I think the problem Dubya has convincing voters the economy is OK is that what it is about the economy that troubles voters doesn't show up in economic data. For example, even if you're employed, even if your income is rising, there's still this fear a lot of people (especially in the tech sector) have that your job will suddenly be shipped to India. I think there's an impression amongst many that this government not only doesn't do anything to limit how badly the rich can screw the middle class/poor, it actually assists the rich in doing that.

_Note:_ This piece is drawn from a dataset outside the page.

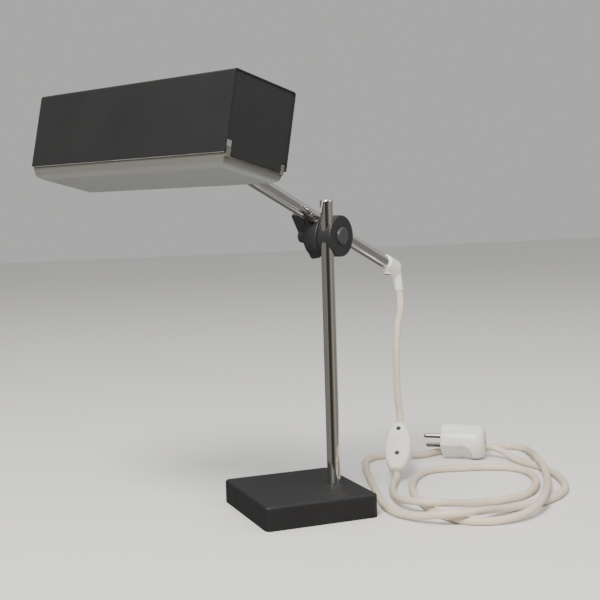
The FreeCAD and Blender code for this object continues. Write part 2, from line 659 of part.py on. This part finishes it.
# The floor cord: from the switch round an inner loop, an outer loop and a last one to the plug.
FLOOR = 3.6
FLOOR_ROUTE = [
    (109, 31, FLOOR), (98.5, 11.5, 4), (88, -13.5, 5.6), (81, -38, 8), (81.5, -55, 10.2),
    (87.5, -69, 11.6), (99.5, -77.5, 11.6), (115, -77.5, 9.5), (131, -74, 6.4), (146, -69.5, 4.4),
    (162, -69, FLOOR), (177.5, -68.5, FLOOR), (193, -65, FLOOR), (209.5, -54.5, FLOOR),
    (226, -36.5, FLOOR), (240.5, -12.5, FLOOR), (249.5, 15.5, FLOOR), (243, 35.5, FLOOR),
    (226, 48, FLOOR), (204.5, 55.5, FLOOR), (184, 62.5, FLOOR), (165.5, 64, FLOOR),
    (148.5, 54, FLOOR), (131.5, 33.5, FLOOR), (117, 8, FLOOR), (106.5, -19, FLOOR),
    (100.5, -45.5, FLOOR), (97, -69.5, FLOOR), (97.5, -88.5, FLOOR), (101.5, -103.5, FLOOR),
    (108.5, -115.5, FLOOR), (120, -123, FLOOR), (134, -125.5, FLOOR), (146.5, -126, 4.6),
    (158, -124.5, 6.4), (171, -119, 8.6), (184.5, -108.5, 10.6), (200.5, -90.5, 11.6),
    (222, -60.5, 9.4), (241.5, -31, 7.4), (253.5, -10.5, 8), (262.5, 8.5, 10.2), (269, 26, 11.6),
    (281, 51.5, 9.4), (294.5, 80, 5.6), (302, 97, FLOOR), (302.5, 113, FLOOR), (294, 125, FLOOR),
    (280, 130, FLOOR), (264, 130.5, FLOOR), (248.5, 132.5, FLOOR), (235.5, 136.5, FLOOR),
    (222, 138.5, FLOOR), (208.5, 135, FLOOR), (196, 130, FLOOR), (183.5, 131.5, FLOOR),
    (172, 138.5, FLOOR), (159.5, 145.5, FLOOR), (146, 147.5, FLOOR), (134, 142, FLOOR),
    (125.5, 130.5, FLOOR), (119, 116.5, FLOOR), (111, 98, FLOOR), (102.5, 73.5, FLOOR),
    (93, 45.5, FLOOR), (84.5, 19.5, FLOOR), (76, -5.5, FLOOR), (69, -28.5, FLOOR),
    (65.5, -48.5, FLOOR), (65.5, -64, FLOOR), (69.5, -77.5, 4.4), (73.5, -90, 6.2),
    (80.5, -100.5, 8.4), (88.5, -110, 10.6), (100, -115, 11.6), (114, -114.5, 11),
    (132, -107.5, 8.4), (151.5, -100.5, 5.6), (172.5, -94, FLOOR), (191, -92, FLOOR),
    (209.5, -86, FLOOR), (230, -73, FLOOR), (247, -53.5, FLOOR), (260, -27.5, FLOOR),
    (269, 2, FLOOR), (270.5, 26.5, FLOOR), (267, 43.5, FLOOR), (266, 58.5, FLOOR),
    (266, 72.5, 5.2), (261.5, 87.5, 10.8),
]
floor_points = [switch_low, switch_low - switch_up * 7.6]
floor_points += [V(*point) for point in FLOOR_ROUTE]
floor_points.append(cord_end)
floor_edges, floor_radii = bent_wire(floor_points)
shape_node("cord_floor", tube_along(floor_edges))
print("smallest radii", sorted(round(r, 1) for r in drop_radii + floor_radii)[:8])


def turned_body():
    """The plug's body of revolution: a rounded front edge and a full, rounded rear."""
    big = size("plug_radius")
    rear_face = 8.0
    shoulder = 9.5
    waist = big - 0.7
    lines = [
        Part.LineSegment(V(0, 0, 0), V(-plug_length, 0, 0)),
        Part.LineSegment(V(-plug_length, 0, 0), V(-plug_length, rear_face, 0)),
        Part.Arc(
            V(-plug_length, rear_face, 0),
            V(-plug_length + 0.27 * shoulder, rear_face + 0.74 * (waist - rear_face), 0),
            V(-plug_length + shoulder, waist, 0),
        ),
        Part.LineSegment(V(-plug_length + shoulder, waist, 0), V(-1.5, big, 0)),
        Part.Arc(V(-1.5, big, 0), V(-0.44, big - 0.44, 0), V(0, big - 1.5, 0)),
        Part.LineSegment(V(0, big - 1.5, 0), V(0, 0, 0)),
    ]
    return Part.Face(Part.Wire([line.toShape() for line in lines])).revolve(V(), V(1, 0, 0), 360)


def plug_half(side):
    """Half of the plug's body, with half of each bore, a finger recess and half of each rib."""
    keep = Part.makeBox(2 * plug_length, 60, 30, V(-1.5 * plug_length, -30, SEAM))
    if side < 0:
        keep = keep.mirror(V(), V(0, 0, 1))
    half = turned_body().common(keep)
    recess = Part.makeBox(24, 50, 12, V(-22, -25, side * 19.6 - 6))
    scoop = Part.makeCylinder(13.5, 50, V(-22, -25, side * 26.2), V(0, 1, 0))
    half = half.cut(recess).cut(scoop)
    for pin_side in (-1, 1):
        rib = Part.makeBox(13.5, 4, 1.7, V(-14, pin_side * 17.3 - 2, SEAM))
        if side < 0:
            rib = rib.mirror(V(), V(0, 0, 1))
        half = half.fuse(rib)
        pin_y = pin_side * size("pin_spacing") / 2
        bore_radius = size("pin_diameter") / 2 + 0.01
        bore = Part.makeCylinder(bore_radius, PIN_ROOT + 1, V(-PIN_ROOT, pin_y, 0), V(1, 0, 0))
        half = half.cut(bore)
    for entry_y in (-ENTRY_OFFSET, -ENTRY_OFFSET + 4):
        start = V(-plug_length - 1, entry_y, 0)
        half = half.cut(Part.makeCylinder(cord_radius + 0.6, ENTRY_DEPTH + 1, start, V(1, 0, 0)))
    return half.removeSplitter()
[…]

If Kerry can convince enough voters that he'll try to do something to help people in the middle class stay there, he's in.

liquidflorian

liquidflorian

Los Gatos, CA
January 2004

AUG 01, 2004 02:16 PM

Altoid said:
Liquidflorian, I don't think S5 was trying to "infer" anything. I think he was probably trying to "imply" something.



Miriamwebester.com


Inflected Form(s): in·ferred; in·fer·ring
Etymology: Middle French or Latin; Middle French inferer, from Latin inferre, literally, to carry or bring into, from in- + ferre to carry -- more at BEAR
transitive senses
1 : to derive as a conclusion from facts or premises <we see smoke and infer fire -- L. A. White> -- compare IMPLY




Main Entry: im·ply
Pronunciation: im-'plI
Function: transitive verb
Inflected Form(s): im·plied; im·ply·ing
Etymology: Middle English emplien, from Middle French emplier, from Latin implicare
1 obsolete : ENFOLD, ENTWINE
2 : to involve or indicate by inference, association, or necessary consequence rather than by direct statement <rights imply obligations>
3 : to contain potentially
4 : to express indirectly <his silence implied consent>
synonym see SUGGEST
usage see INFER



Thanks, Quack.

Evolkix

Evolkix

Van Nuys, CA
March 2004

AUG 01, 2004 02:35 PM

And hey... Didn't Jimmy Carter get a peace prize???